• **Task brief**
Among the records that follow, find the line with "Keep writing the" and the line with "light.light_linking.receiver_collection = group". Set down those lines and all lines between them exactly, without adding anything.
* BEGIN Material for this task *
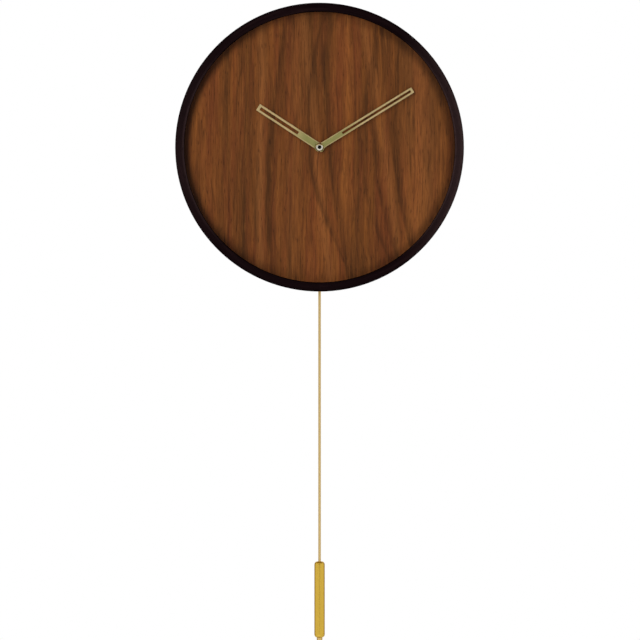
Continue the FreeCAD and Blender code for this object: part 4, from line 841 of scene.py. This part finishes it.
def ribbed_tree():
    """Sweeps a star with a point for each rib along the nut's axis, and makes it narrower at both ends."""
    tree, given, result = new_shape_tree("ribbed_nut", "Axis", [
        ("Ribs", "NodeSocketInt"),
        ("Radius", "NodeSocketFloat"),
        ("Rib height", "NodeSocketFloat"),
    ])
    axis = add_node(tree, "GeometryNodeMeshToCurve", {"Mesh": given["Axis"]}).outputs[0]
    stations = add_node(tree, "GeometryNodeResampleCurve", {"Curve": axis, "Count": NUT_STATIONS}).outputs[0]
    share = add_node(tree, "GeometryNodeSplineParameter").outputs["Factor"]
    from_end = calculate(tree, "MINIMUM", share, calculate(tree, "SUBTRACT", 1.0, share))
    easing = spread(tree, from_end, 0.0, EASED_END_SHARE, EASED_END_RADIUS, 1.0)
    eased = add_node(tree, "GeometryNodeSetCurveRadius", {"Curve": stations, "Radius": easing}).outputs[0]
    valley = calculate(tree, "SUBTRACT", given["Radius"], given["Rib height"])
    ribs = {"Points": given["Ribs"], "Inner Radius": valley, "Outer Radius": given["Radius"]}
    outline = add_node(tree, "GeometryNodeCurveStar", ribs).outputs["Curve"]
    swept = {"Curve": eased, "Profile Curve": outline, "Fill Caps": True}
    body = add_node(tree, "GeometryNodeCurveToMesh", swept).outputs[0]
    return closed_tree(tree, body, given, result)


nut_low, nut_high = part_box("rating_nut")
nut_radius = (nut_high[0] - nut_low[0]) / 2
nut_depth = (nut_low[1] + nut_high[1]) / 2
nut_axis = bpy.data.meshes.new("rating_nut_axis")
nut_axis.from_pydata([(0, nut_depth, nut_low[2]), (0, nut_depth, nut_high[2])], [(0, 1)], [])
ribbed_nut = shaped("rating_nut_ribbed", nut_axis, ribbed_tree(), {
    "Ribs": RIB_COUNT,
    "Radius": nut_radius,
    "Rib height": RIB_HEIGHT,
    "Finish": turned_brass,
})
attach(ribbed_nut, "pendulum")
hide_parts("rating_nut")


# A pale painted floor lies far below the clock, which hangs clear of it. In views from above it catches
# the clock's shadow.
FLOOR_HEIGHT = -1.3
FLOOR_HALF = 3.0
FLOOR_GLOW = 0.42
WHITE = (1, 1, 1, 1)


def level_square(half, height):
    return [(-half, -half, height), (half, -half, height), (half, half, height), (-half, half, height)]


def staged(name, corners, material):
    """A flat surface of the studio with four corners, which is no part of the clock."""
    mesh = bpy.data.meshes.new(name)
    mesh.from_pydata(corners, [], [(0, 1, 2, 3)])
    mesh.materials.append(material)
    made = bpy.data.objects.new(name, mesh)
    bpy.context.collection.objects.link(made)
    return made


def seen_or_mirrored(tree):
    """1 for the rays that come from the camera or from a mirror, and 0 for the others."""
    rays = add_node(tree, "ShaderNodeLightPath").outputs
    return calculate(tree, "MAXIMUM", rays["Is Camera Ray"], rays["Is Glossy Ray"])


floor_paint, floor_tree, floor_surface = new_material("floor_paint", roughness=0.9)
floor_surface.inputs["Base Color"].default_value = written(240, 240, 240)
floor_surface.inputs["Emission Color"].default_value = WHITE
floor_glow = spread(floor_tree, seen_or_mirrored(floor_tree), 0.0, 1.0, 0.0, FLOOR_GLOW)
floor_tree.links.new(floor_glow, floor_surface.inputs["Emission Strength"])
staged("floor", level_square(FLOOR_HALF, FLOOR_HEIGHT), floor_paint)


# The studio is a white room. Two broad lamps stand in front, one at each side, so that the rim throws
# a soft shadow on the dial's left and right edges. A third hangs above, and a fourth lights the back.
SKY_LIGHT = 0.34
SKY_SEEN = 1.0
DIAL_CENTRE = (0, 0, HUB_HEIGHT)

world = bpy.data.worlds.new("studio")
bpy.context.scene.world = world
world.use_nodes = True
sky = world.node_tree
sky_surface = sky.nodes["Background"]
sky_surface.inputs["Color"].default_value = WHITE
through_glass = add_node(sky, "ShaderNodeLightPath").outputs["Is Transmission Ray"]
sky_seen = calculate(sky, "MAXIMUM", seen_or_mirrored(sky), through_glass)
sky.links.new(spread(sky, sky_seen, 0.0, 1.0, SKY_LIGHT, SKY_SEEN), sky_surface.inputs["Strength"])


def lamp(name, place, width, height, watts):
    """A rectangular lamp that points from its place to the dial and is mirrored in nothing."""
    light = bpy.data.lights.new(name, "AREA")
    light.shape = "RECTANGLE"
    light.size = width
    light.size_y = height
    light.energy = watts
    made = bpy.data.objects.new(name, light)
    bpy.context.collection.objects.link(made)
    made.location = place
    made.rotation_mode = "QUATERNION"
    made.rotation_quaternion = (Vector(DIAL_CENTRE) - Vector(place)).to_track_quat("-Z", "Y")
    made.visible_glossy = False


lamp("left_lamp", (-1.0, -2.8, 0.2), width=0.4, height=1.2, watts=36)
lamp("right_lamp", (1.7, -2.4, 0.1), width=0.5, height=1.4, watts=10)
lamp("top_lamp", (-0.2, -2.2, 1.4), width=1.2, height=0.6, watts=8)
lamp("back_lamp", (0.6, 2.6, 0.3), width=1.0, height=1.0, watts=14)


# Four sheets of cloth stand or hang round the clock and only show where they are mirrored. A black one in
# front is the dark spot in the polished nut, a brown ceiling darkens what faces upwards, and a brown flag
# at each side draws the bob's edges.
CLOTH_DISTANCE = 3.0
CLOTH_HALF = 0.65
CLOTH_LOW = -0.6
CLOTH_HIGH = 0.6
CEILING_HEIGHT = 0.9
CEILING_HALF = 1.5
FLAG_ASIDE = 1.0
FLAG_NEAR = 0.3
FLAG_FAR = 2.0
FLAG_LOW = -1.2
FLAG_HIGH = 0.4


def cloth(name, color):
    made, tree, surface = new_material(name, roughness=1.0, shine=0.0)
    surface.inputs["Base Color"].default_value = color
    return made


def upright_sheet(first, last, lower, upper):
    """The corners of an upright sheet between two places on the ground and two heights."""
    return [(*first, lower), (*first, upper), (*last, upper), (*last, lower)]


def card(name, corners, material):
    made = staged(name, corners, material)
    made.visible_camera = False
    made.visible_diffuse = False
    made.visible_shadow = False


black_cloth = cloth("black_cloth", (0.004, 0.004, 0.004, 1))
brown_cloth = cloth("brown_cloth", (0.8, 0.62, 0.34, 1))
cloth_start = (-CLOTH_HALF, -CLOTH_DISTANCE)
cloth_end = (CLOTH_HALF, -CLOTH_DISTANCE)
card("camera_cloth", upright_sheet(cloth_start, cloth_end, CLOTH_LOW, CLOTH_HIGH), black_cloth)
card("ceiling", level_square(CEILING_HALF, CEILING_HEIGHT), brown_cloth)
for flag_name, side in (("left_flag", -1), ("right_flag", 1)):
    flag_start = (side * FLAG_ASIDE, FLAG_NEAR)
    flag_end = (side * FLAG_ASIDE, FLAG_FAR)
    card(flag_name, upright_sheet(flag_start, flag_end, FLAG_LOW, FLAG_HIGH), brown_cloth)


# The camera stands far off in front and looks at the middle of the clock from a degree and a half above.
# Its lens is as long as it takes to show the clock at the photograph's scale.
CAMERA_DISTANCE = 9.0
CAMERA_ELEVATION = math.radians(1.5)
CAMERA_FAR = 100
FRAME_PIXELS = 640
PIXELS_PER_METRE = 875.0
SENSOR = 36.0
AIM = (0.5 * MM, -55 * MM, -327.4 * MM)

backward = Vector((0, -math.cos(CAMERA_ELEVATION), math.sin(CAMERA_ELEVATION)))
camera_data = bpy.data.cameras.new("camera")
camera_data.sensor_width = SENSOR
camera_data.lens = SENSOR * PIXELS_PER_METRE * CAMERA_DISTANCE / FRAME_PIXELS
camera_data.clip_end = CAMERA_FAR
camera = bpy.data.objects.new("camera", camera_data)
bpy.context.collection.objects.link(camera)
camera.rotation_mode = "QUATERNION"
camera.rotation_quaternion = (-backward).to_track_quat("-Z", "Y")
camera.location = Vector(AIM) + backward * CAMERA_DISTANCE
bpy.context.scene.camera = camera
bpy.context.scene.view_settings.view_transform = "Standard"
* END Material for this task *
* BEGIN Material for this task *
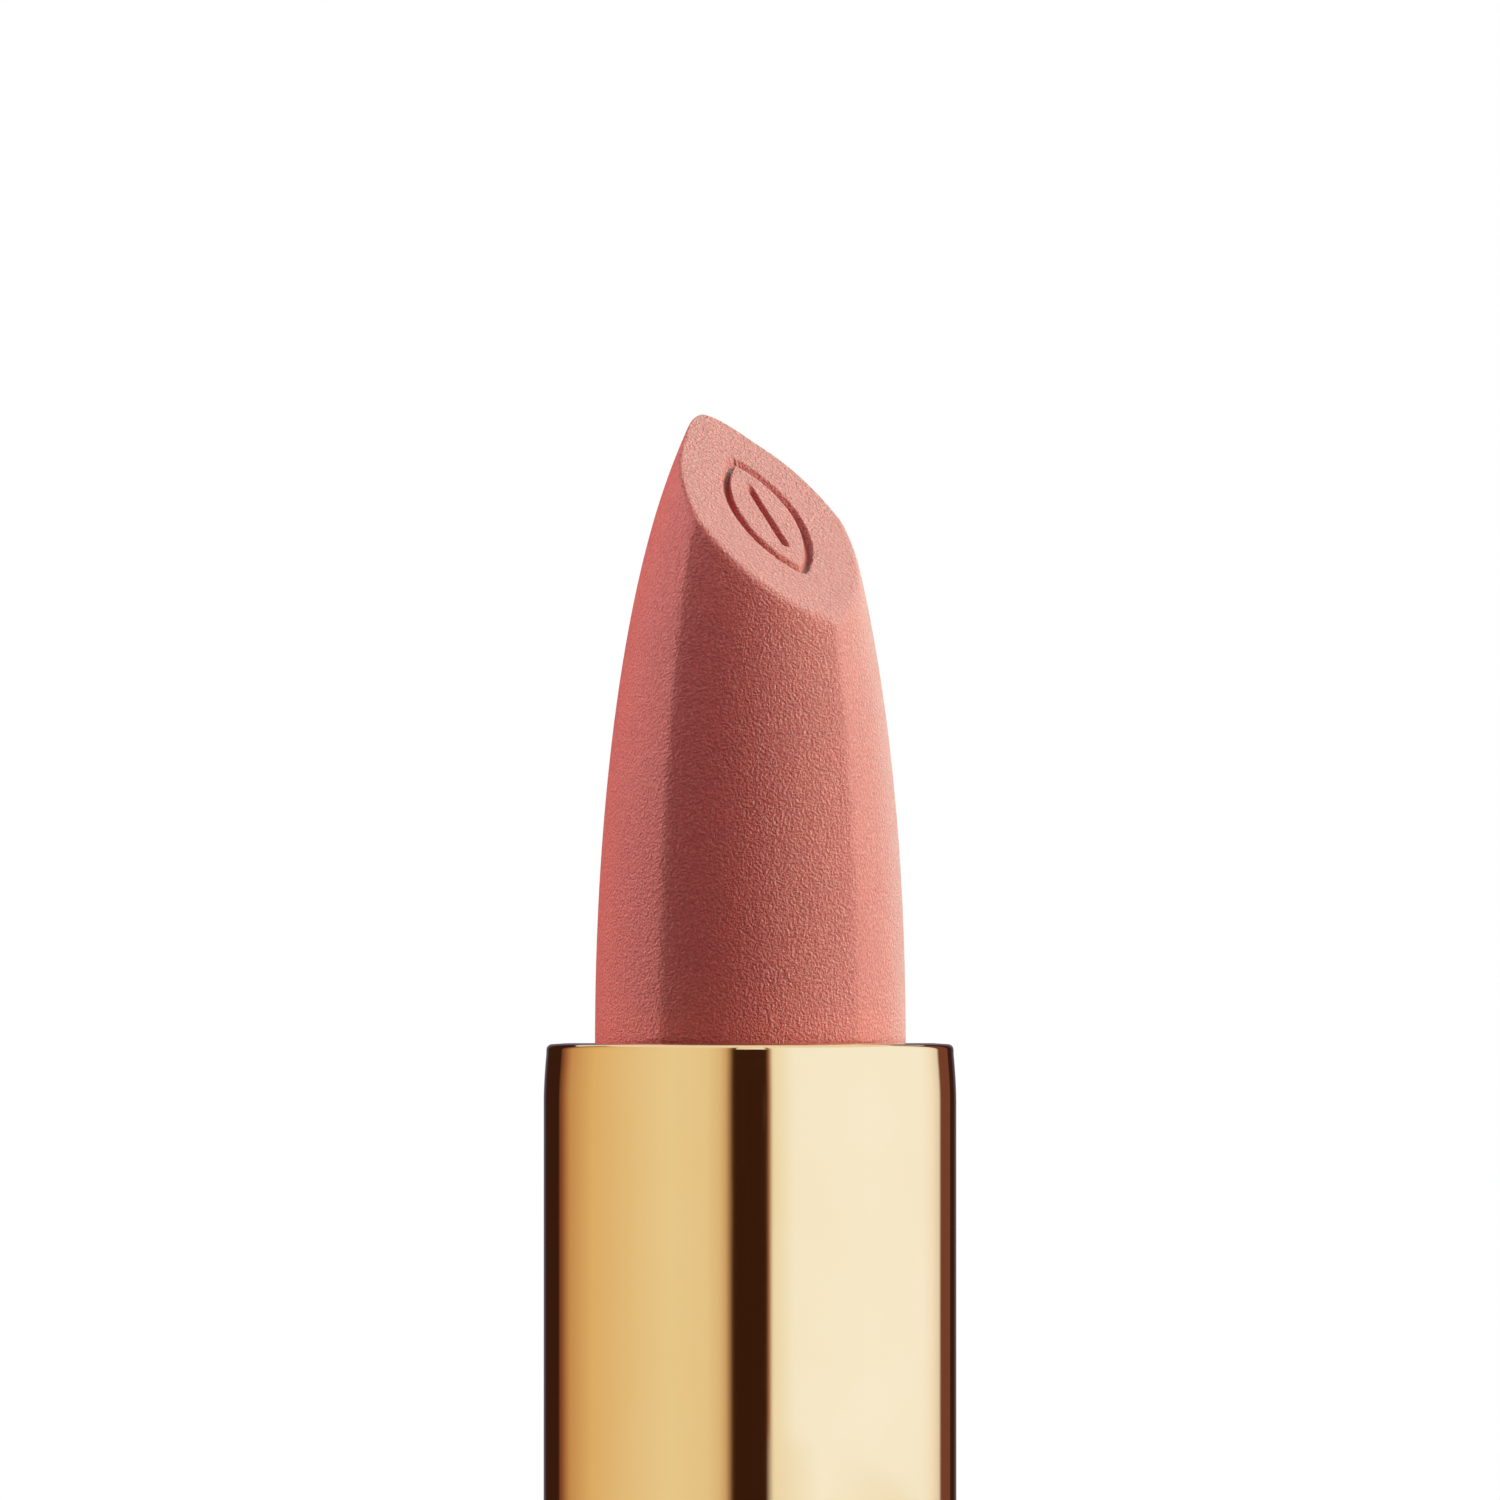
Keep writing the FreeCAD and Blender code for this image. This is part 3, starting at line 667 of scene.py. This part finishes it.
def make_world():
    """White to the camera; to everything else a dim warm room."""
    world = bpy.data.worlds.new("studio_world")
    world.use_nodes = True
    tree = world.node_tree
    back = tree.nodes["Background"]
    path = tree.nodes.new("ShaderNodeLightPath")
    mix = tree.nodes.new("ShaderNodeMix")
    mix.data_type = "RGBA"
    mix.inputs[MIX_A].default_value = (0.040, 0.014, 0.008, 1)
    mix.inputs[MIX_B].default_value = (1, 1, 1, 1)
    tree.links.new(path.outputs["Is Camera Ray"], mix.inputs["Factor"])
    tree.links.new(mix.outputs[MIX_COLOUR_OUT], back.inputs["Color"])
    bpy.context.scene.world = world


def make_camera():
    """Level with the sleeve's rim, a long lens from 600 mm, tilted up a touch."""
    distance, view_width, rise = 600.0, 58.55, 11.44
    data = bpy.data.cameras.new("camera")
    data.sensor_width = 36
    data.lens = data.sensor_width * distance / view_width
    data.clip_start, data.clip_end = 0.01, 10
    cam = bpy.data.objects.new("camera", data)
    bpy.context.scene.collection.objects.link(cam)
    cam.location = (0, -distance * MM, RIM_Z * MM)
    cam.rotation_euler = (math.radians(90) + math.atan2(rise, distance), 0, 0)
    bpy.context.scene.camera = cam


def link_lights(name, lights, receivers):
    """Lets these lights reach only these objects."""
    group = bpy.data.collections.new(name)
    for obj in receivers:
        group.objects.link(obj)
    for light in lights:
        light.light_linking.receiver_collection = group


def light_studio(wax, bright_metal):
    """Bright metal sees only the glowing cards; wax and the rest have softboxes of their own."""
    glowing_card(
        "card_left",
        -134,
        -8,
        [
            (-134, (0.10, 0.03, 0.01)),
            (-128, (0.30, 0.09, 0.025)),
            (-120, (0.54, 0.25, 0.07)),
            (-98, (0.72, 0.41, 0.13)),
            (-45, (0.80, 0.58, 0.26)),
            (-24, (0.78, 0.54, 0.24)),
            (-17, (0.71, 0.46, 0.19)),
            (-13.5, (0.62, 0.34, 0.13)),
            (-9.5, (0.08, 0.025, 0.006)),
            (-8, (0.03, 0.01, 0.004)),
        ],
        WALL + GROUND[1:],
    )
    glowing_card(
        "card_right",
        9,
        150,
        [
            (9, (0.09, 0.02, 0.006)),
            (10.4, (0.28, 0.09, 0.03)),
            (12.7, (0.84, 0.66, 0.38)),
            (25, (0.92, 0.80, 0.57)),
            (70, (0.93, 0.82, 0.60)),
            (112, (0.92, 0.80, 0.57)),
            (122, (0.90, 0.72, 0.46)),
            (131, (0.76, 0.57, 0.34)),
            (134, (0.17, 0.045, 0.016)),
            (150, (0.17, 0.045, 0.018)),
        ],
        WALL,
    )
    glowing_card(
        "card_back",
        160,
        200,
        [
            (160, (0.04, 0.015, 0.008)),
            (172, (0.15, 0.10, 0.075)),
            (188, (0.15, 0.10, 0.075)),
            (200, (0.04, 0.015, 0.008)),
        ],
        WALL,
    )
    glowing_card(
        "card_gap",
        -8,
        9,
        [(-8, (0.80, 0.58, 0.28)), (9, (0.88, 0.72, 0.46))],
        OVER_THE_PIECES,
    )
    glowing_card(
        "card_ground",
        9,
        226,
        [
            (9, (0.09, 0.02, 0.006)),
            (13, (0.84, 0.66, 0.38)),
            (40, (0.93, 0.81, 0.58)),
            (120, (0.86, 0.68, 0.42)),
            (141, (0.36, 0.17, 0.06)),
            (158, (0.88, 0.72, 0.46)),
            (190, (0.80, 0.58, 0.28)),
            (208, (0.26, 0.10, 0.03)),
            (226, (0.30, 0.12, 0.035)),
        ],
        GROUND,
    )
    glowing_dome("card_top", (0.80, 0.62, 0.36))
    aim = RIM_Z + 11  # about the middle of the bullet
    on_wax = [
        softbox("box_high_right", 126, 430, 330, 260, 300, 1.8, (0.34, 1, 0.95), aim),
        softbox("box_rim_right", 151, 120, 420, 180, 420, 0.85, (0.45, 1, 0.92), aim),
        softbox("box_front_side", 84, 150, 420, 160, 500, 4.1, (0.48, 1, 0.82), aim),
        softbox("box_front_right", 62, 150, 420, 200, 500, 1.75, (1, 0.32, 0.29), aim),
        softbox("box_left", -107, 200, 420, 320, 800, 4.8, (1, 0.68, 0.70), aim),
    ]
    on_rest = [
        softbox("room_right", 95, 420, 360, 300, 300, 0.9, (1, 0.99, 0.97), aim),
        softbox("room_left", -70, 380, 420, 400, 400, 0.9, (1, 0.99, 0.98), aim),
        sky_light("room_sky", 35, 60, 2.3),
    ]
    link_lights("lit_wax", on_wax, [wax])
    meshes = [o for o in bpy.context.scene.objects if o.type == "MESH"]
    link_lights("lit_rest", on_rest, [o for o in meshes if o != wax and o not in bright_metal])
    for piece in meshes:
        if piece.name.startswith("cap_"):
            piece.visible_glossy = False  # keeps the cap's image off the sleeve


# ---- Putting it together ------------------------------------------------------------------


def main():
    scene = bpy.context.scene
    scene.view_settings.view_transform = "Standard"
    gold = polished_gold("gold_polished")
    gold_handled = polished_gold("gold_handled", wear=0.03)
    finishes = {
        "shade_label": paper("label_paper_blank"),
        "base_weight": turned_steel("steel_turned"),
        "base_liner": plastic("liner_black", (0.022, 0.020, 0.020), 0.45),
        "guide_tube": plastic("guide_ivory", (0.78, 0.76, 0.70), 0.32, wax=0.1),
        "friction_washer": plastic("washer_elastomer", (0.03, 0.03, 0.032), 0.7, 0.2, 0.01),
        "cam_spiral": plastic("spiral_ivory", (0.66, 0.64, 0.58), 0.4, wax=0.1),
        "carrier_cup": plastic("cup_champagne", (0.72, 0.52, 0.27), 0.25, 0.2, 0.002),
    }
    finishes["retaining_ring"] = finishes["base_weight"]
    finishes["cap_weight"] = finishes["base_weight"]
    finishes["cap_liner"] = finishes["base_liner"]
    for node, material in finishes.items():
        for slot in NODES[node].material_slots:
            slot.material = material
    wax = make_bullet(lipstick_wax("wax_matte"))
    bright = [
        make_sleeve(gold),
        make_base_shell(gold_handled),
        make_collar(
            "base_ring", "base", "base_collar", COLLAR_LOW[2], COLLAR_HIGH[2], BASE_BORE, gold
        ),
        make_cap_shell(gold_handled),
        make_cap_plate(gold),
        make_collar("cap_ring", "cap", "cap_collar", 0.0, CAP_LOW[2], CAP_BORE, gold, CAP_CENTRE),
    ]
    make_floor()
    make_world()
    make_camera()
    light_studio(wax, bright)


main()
* END Material for this task *
• **Solution for this problem**
Keep writing the FreeCAD and Blender code for this image. This is part 3, starting at line 667 of scene.py. This part finishes it.
def make_world():
    """White to the camera; to everything else a dim warm room."""
    world = bpy.data.worlds.new("studio_world")
    world.use_nodes = True
    tree = world.node_tree
    back = tree.nodes["Background"]
    path = tree.nodes.new("ShaderNodeLightPath")
    mix = tree.nodes.new("ShaderNodeMix")
    mix.data_type = "RGBA"
    mix.inputs[MIX_A].default_value = (0.040, 0.014, 0.008, 1)
    mix.inputs[MIX_B].default_value = (1, 1, 1, 1)
    tree.links.new(path.outputs["Is Camera Ray"], mix.inputs["Factor"])
    tree.links.new(mix.outputs[MIX_COLOUR_OUT], back.inputs["Color"])
    bpy.context.scene.world = world


def make_camera():
    """Level with the sleeve's rim, a long lens from 600 mm, tilted up a touch."""
    distance, view_width, rise = 600.0, 58.55, 11.44
    data = bpy.data.cameras.new("camera")
    data.sensor_width = 36
    data.lens = data.sensor_width * distance / view_width
    data.clip_start, data.clip_end = 0.01, 10
    cam = bpy.data.objects.new("camera", data)
    bpy.context.scene.collection.objects.link(cam)
    cam.location = (0, -distance * MM, RIM_Z * MM)
    cam.rotation_euler = (math.radians(90) + math.atan2(rise, distance), 0, 0)
    bpy.context.scene.camera = cam


def link_lights(name, lights, receivers):
    """Lets these lights reach only these objects."""
    group = bpy.data.collections.new(name)
    for obj in receivers:
        group.objects.link(obj)
    for light in lights:
        light.light_linking.receiver_collection = group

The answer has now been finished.